Kristina Berger

Personal information
- Born: 20 June 1988 (age 38)

Sport
- Sport: Archery
- Event: compound

Medal record
Women's archery
Representing Germany
World Championships
| Gold medal – first place | 2013 Belek | Individual |
| Silver medal – second place | 2017 Mexico | Mixed team |
| Bronze medal – third place | 2017 Mexico | Individual |
World Archery 3D Championships
| Silver medal – second place | 2017 Robion | Individual |
World University Championships
| Gold medal – first place | 2012 Córdoba | Individual |
| Silver medal – second place | 2012 Córdoba | Mixed team |
World Games
| Bronze medal – third place | 2013 Cali | Mixed Team |
European Archery Championships
| Gold medal – first place | 2012 Amsterdam | Individual |
| Gold medal – first place | 2012 Amsterdam | Team |

= Kristina Berger =

German archer (born 1988)

Kristina Heigenhauser (born Kristina Berger, 20 June 1988) is a German compound archer.
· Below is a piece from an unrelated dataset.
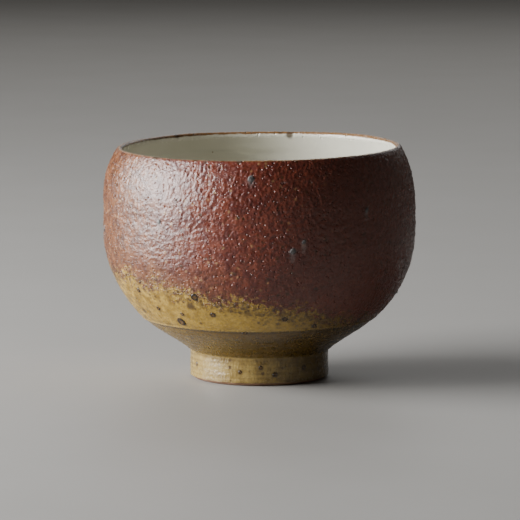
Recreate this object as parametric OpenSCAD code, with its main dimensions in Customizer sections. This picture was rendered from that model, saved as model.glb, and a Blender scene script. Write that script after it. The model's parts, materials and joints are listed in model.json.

She achieved a career high world ranking of 2 in women's compound archery in 2013.

==Career==
She has won medals at the FITA Archery World Cup, reaching the World Cup Finals in 2012 and 2013, the World Archery Championships and the World Games.

Before taking up archery, Berger was a three time national pistol shooting champion.